Cats Have Nine Lives Basketball was the only thing I was sure of, the only thing I knew I wanted in my life.
All my friends had gone crazy for the other gender and I had stayed calm and collected instead of a chicken with my head cut off. Staying level headed was never my job, I was always the loud and annoying one that everyone had a love hate relationship with. It was in the middle of PE when I realized I was not on the path I wanted to be on. It actually happened as a guy hit me in the head with a basketball and I saw my best friend, at the time, wasting her time on her phone while I was practicing three pointers. In that moment I had never been so sure that I needed change and I needed it then, so I walked right up to the girl who had her nose shoved up her phone and told her that if she didn’t stop controlling who I was friends with and who I couldn’t be friends with then I would have to find friends that understood me. The truth is she was a really great friend, but we didn’t see eye to eye, she never wanted to hangout, and I am a grade A adventurer. She got mad and spread rumors about me, and being the sophisticated and business like ninth grader I was, I told everyone what a good friend she really was when we first started to hangout and that we just had our different ideas of what true friendship is, which was 100% the truth. That girl had this idea that you could only be friends with her and no one else, and I was the complete opposite, I wanted to be friends with everyone. My mom was
so proud to call me her daughter.
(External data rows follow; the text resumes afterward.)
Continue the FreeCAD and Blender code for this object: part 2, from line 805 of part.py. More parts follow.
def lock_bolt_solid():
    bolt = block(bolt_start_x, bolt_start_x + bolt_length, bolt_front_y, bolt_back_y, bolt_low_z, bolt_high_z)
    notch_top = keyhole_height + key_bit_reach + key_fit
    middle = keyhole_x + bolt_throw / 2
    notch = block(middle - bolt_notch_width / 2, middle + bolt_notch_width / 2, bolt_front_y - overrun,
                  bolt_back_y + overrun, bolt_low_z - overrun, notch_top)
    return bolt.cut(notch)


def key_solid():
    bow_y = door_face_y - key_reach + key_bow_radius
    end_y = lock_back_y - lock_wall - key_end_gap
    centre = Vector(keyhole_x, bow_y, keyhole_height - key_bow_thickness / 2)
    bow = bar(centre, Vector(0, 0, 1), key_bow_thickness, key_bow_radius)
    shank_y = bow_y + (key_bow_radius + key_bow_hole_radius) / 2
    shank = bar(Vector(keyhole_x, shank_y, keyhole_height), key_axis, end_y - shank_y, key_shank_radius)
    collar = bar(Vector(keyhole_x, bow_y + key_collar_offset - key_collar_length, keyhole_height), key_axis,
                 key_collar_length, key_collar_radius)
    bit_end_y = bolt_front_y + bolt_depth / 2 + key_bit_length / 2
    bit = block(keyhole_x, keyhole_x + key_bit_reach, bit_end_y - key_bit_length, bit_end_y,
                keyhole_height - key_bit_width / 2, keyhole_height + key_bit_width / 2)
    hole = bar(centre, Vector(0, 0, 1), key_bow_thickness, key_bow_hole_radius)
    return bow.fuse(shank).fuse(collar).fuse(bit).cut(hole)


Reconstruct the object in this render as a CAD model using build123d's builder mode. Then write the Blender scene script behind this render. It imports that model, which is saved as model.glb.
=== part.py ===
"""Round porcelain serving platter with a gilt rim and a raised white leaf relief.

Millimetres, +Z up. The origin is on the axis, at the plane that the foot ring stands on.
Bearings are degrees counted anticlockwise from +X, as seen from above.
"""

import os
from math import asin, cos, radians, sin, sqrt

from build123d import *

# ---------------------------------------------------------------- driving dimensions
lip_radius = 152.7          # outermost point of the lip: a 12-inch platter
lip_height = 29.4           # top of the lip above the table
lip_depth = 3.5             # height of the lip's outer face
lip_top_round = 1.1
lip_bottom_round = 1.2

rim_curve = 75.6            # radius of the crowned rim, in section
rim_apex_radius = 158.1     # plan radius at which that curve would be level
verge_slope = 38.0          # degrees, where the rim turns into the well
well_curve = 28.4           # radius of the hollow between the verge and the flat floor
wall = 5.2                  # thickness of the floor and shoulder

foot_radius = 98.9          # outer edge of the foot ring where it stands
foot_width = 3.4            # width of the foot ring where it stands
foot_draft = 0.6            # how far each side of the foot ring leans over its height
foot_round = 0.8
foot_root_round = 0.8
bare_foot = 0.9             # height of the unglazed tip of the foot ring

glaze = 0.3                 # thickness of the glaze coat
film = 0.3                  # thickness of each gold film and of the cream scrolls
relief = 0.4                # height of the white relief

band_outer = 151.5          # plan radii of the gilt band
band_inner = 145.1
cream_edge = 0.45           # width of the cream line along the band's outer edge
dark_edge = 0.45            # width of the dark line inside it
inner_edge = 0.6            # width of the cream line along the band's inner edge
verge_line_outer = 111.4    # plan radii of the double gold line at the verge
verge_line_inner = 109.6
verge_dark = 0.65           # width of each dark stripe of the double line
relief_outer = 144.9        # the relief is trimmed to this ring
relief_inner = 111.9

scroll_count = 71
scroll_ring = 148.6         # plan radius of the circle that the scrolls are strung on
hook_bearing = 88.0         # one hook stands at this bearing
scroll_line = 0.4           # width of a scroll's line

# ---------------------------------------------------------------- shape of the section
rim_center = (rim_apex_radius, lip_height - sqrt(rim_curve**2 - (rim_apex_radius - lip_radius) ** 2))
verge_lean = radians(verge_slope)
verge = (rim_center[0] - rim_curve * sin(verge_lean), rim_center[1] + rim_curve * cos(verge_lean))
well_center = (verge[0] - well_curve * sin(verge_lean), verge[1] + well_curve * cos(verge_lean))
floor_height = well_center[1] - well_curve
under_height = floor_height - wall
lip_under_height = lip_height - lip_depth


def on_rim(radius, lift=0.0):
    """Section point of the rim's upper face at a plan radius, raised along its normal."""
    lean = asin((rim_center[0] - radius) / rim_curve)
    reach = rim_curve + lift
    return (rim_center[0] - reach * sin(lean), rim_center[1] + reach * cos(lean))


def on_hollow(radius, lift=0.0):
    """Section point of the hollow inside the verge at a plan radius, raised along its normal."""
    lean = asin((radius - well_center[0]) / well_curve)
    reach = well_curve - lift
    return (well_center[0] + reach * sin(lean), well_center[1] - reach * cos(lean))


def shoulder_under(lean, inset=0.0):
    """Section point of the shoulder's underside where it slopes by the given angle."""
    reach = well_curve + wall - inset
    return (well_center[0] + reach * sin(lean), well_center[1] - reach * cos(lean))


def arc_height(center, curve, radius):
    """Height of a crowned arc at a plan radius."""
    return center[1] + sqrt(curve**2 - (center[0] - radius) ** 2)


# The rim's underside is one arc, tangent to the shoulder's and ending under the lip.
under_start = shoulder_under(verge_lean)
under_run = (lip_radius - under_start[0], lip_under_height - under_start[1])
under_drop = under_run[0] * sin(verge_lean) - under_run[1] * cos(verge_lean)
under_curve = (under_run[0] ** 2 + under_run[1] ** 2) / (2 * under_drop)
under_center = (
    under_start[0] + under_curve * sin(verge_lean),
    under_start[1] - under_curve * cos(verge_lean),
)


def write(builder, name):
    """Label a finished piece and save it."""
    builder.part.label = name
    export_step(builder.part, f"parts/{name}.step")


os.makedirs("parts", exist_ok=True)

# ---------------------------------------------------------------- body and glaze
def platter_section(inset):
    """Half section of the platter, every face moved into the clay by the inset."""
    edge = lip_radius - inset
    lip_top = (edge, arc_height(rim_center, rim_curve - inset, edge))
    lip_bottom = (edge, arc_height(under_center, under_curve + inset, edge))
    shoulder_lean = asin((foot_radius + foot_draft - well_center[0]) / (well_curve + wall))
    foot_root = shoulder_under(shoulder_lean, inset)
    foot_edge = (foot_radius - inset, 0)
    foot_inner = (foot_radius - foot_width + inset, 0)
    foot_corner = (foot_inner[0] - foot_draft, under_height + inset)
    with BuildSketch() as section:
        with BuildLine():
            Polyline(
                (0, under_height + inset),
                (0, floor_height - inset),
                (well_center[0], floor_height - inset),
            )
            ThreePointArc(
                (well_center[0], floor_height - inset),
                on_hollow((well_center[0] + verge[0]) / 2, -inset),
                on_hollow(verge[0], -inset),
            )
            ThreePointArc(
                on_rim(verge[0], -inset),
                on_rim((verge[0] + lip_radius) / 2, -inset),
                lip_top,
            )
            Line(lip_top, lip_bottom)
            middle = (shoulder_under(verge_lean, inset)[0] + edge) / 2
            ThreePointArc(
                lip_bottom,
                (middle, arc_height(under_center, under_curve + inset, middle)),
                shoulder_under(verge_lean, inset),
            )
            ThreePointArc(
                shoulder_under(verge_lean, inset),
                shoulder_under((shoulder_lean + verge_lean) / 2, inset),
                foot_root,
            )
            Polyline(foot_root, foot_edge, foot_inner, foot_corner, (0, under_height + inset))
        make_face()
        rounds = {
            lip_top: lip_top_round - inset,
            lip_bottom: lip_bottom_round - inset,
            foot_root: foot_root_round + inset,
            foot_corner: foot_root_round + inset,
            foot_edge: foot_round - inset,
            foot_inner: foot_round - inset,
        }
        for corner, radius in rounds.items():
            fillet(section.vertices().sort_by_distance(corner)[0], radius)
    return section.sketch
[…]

After I had put things together I decided to play another season of basketball for AAU, a tournament team, to make new friends and to play the game I love. I had the worst shot out of everyone on all my old teams, then I practiced and I made five three pointers in that season alone, and I like to think it’s because I let the negative energy in my life go. I had a hard time telling people that I wanted to live a happy life and not be pulled down constantly by people who were negative and mad all the time, and that puts me where I am today. Right now I’m overall a happier person and I am really glad that I have gone and dealt with everything I have because it made me who I am today. And that cat I mentioned? Yeah, we got a cat and he is where I think all my negative energy went, he is angry and mean. Everyone in my family and all of my sister and I’s friends call him Lucifer or the devil. I think that one of the phases of my life went into my cat.